Nowadays Dana Tiger mostly draws women, focusing on a woman's healing journey in her work. But beginning her recovery in 1986, she experimented with different subjects and remembers copying her father's style because it was a starting point. It was art to keep going and art to save your life, as many people who have used the artist's way in recovery know. But soon something began to happen. As she kept to a one-drawing-every-day personal commitment, Dana began to notice that when she drew women there was something coming from deep inside her--she wasn't copying someone else. She had begun to find her own way as an artist.

One by one new paintings came. Some of the titles include--Being Women...Ride at Sunset...Truly Supreme Court...Generations of Strength...Honoring Her Gift, and so many more. How can you see some of Dana's work? Just go onto the web at NDNArtGallery.com to learn more about the artist and to view her art.

Visit NDNArtGallery.com to learn more about the artist and to view or purchase her art.

Culture's Fire
As the years wound on, a painting was born that would go on to become the logo for the White Bison Daughters of Tradition Program for Native girls. Dana donated Keeping Culture's Fire Burning to White Bison when the Sacred Hoop came to Tahlequah, Oklahoma on Hoop Journey II in May of 2000. Now, thousands have seen it on Daughters of Tradition program material.

Keeping Culture's Fire Burning is the artist's vision for her own healing journey, as well as a sharing for every young person to come. What's it about?

Daughters of Tradition

"I was trying to show different ages and the wisdom that different ages have," she explains. "Young people have a certain wisdom, and Elders certainly have another wisdom. The ones in between can learn from the ones before and after them."
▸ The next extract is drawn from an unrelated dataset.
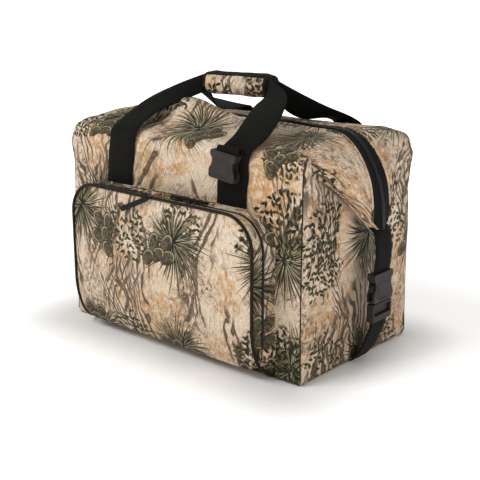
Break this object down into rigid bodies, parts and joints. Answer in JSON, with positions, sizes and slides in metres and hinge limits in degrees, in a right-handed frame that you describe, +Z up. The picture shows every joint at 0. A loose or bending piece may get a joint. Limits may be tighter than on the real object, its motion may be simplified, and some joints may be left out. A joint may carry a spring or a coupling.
{
  "type": "insulated cooler bag",
  "caption": "Soft-sided insulated cooler bag with a fold-over zip top, webbing handles with a padded grip, end buckles and a zipped front pocket.",
  "frame": {"origin": "centre of the base, on the ground", "axes": "+X along the length to the right end, +Y to the rear, +Z up; the pocket is on the front (-Y)"},
  "size_m": [0.518, 0.319, 0.378],
  "materials": {
    "camo_fabric": "printed woven polyester, matte, desert foliage pattern",
    "foam": "closed-cell foam",
    "liner": "smooth grey waterproof film",
    "webbing": "black woven polypropylene webbing",
    "zip_tape": "black woven tape with coil",
    "piping": "dark brown-black bound edge",
    "buckle_plastic": "fine-textured moulded acetal",
    "slider_paint": "tan painted die-cast",
    "pull_rubber": "blue-black moulded rubber"
  },
  "bodies": {
    "shell": {"base_panel": "camo_fabric", "front_panel": "camo_fabric", "rear_panel": "camo_fabric", "left_end_panel": "camo_fabric", "right_end_panel": "camo_fabric", "corner_piping": "camo_fabric", "base_foam": "foam", "front_foam": "foam", "rear_foam": "foam", "left_end_foam": "foam", "right_end_foam": "foam", "top_end_foam": "foam", "liner": "liner", "right_ear": "camo_fabric", "left_ear": "camo_fabric", "right_ear_zip": "zip_tape", "left_ear_zip": "zip_tape", "right_zip_tab": "webbing", "left_zip_tab": "webbing", "right_lower_strap": "webbing", "left_lower_strap": "webbing", "right_buckle_socket": "buckle_plastic", "left_buckle_socket": "buckle_plastic", "front_straps": "webbing", "rear_straps": "webbing", "pocket_back": "camo_fabric", "pocket_rear_gusset": "camo_fabric", "pocket_rear_zip": "zip_tape"},
    "front_lid": {"front_lid_cover": "camo_fabric", "front_lid_foam": "foam", "front_lid_lining": "liner", "front_lid_zip": "zip_tape"},
    "rear_lid": {"rear_lid_cover": "camo_fabric", "rear_lid_foam": "foam", "rear_lid_lining": "liner", "rear_lid_zip": "zip_tape"},
    "front_handle": {"front_handle": "webbing", "front_grip": "camo_fabric"},
    "rear_handle": {"rear_handle": "webbing", "rear_grip": "camo_fabric"},
    "main_slider": {"main_slider": "slider_paint"},
    "main_pull": {"main_pull": "pull_rubber"},
    "pocket_front": {"pocket_front_gusset": "camo_fabric", "pocket_front_zip": "zip_tape", "pocket_face": "camo_fabric", "pocket_piping": "piping"},
    "pocket_left_slider": {"pocket_left_slider": "slider_paint"},
    "pocket_right_slider": {"pocket_right_slider": "slider_paint"},
    "pocket_left_pull": {"pocket_left_pull": "pull_rubber"},
    "pocket_right_pull": {"pocket_right_pull": "pull_rubber"},
    "right_buckle_plug": {"right_buckle_plug": "buckle_plastic"},
    "right_buckle_front_arm": {"right_buckle_front_arm": "buckle_plastic"},
    "right_buckle_rear_arm": {"right_buckle_rear_arm": "buckle_plastic"},
    "left_buckle_plug": {"left_buckle_plug": "buckle_plastic"},
    "left_buckle_front_arm": {"left_buckle_front_arm": "buckle_plastic"},
    "left_buckle_rear_arm": {"left_buckle_rear_arm": "buckle_plastic"},
    "front_shoulder_buckle": {"front_shoulder_buckle": "buckle_plastic"},
    "rear_shoulder_buckle": {"rear_shoulder_buckle": "buckle_plastic"}
  },
  "joints": [
    {"name": "front_handle_swing", "type": "hinge", "parent": "shell", "child": "front_handle", "pos_m": [0, -0.1292, 0.3], "axis": [1, 0, 0], "range_deg": [0, 110]},
    {"name": "rear_handle_swing", "type": "hinge", "parent": "shell", "child": "rear_handle", "pos_m": [0, 0.1292, 0.3], "axis": [-1, 0, 0], "range_deg": [0, 110]},
    {"name": "front_lid_lift", "type": "hinge", "parent": "shell", "child": "front_lid", "pos_m": [0, -0.119, 0.3], "axis": [1, 0, 0], "range_deg": [0, 87]},
    {"name": "rear_lid_lift", "type": "hinge", "parent": "shell", "child": "rear_lid", "pos_m": [0, 0.119, 0.3], "axis": [-1, 0, 0], "range_deg": [0, 87]},
    {"name": "main_zip_slide", "type": "slide", "parent": "shell", "child": "main_slider", "axis": [1, 0, 0], "range_m": [0, 0.366]},
    {"name": "main_pull_swing", "type": "hinge", "parent": "main_slider", "child": "main_pull", "pos_m": [-0.1744, 0, 0.3205], "axis": [0, -1, 0], "range_deg": [0, 140]},
    {"name": "pocket_front_open", "type": "hinge", "parent": "shell", "child": "pocket_front", "pos_m": [0, -0.15, 0.015], "axis": [1, 0, 0], "range_deg": [0, 30]},
    {"name": "pocket_left_slide", "type": "slide", "parent": "pocket_front", "child": "pocket_left_slider", "axis": [-1, 0, 0], "range_m": [0, 0.105]},
    {"name": "pocket_right_slide", "type": "slide", "parent": "pocket_front", "child": "pocket_right_slider", "axis": [1, 0, 0], "range_m": [0, 0.105]},
    {"name": "pocket_left_pull_swing", "type": "hinge", "parent": "pocket_left_slider", "child": "pocket_left_pull", "pos_m": [-0.002, -0.1725, 0.2258], "axis": [-1, 0, 0], "range_deg": [0, 110]},
    {"name": "pocket_right_pull_swing", "type": "hinge", "parent": "pocket_right_slider", "child": "pocket_right_pull", "pos_m": [0.016, -0.15, 0.226], "axis": [0, -1, 0], "range_deg": [0, 140]},
    {"name": "right_buckle_release", "type": "slide", "parent": "shell", "child": "right_buckle_plug", "axis": [0, 0, -1], "range_m": [0, 0.03], "deforming": ["right_lower_strap", "right_buckle_front_arm", "right_buckle_rear_arm"]},
    {"name": "right_rear_arm_squeeze", "type": "hinge", "parent": "right_buckle_plug", "child": "right_buckle_rear_arm", "pos_m": [0.253, 0.0135, 0.0966], "axis": [1, 0, 0], "range_deg": [0, 13], "stiffness_Nm_per_rad": 0.02},
    {"name": "right_front_arm_squeeze", "type": "hinge", "parent": "right_buckle_plug", "child": "right_buckle_front_arm", "pos_m": [0.253, -0.0135, 0.0966], "axis": [1, 0, 0], "range_deg": [-13, 0], "stiffness_Nm_per_rad": 0.02},
    {"name": "left_buckle_release", "type": "slide", "parent": "shell", "child": "left_buckle_plug", "axis": [0, 0, -1], "range_m": [0, 0.03], "deforming": ["left_lower_strap", "left_buckle_front_arm", "left_buckle_rear_arm"]},
    {"name": "left_rear_arm_squeeze", "type": "hinge", "parent": "left_buckle_plug", "child": "left_buckle_rear_arm", "pos_m": [-0.253, 0.0135, 0.0966], "axis": [1, 0, 0], "range_deg": [0, 13], "stiffness_Nm_per_rad": 0.02},
    {"name": "left_front_arm_squeeze", "type": "hinge", "parent": "left_buckle_plug", "child": "left_buckle_front_arm", "pos_m": [-0.253, -0.0135, 0.0966], "axis": [1, 0, 0], "range_deg": [-13, 0], "stiffness_Nm_per_rad": 0.02},
    {"name": "front_shoulder_swing", "type": "hinge", "parent": "shell", "child": "front_shoulder_buckle", "pos_m": [0.105, -0.139, 0.293], "axis": [-1, 0, 0], "range_deg": [0, 52]},
    {"name": "rear_shoulder_swing", "type": "hinge", "parent": "shell", "child": "rear_shoulder_buckle", "pos_m": [-0.105, 0.139, 0.293], "axis": [1, 0, 0], "range_deg": [0, 52]}
  ],
  "couplings": [
    {"joint": "front_lid_lift", "follows": "front_handle_swing", "ratio": 0.79},
    {"joint": "rear_lid_lift", "follows": "rear_handle_swing", "ratio": 0.79},
    {"joint": "right_front_arm_squeeze", "follows": "right_rear_arm_squeeze", "ratio": -1},
    {"joint": "left_front_arm_squeeze", "follows": "left_rear_arm_squeeze", "ratio": -1}
  ]
}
"The moon in the painting represents the grandmother, the circle of life, and the strength you can get from that. The women are holding sticks in the fire because from the knowledge that you are born with, and that you die with, and the continuation into the spirit world and back down to earth, that's the knowledge we honor as Indian people. That's what's going to keep us surviving. That's what I live for."

Dana sees a connection between the Daughters of Tradition Program and Women Who Carries the Sacred Hoop. She says that the girls in the Program could study the painting and then write or speak about what each special scene in the painting means to them.

Dana Tiger's vision is to create the Legacy Cultural Learning Community, dedicated to teaching art to Native youth and bringing in Elders to teach language and culture to young people. It's a vision that will take place on 400 acres in Oklahoma she and her husband Donnie make payments on until the day that the Community can take shape. Dana's dream would not be possible without the love of Donnie, a rock mason, and their children. Daughter Christie, 8, and son Lisan, 6, are the light of Dana and Donnie's life.

How can you learn more about Dana's art and the Legacy Cultural Learning Community? Come to the Hoop Journey stop in Oklahoma City, Oklahoma on July 12 and 13 to visit with the artist and experience the good healing energy of Wellbriety Days.


About the Center of
Woman Who Carries the Sacred Hoop

There is a whole movement of people, beautiful people, on the journey. There are some at the beginning, some maybe not quite there yet but getting ready to. It's the center of the painting because that's our center. That's all of us, that's all the Nations finally coming together in something beautiful where there is no jealousy. It's all about learning where we came from and holding that with us. You can see that the ancestors are right behind them walking with them. The power of it all is when you've got the Sacred Hoop and the women and the children--everything comes from that. Everyone can be healthy from that. In our traditional ways, women were trusted, believed and held with respect. What women knew wasn't threatening. It was part of the balance and it was natural.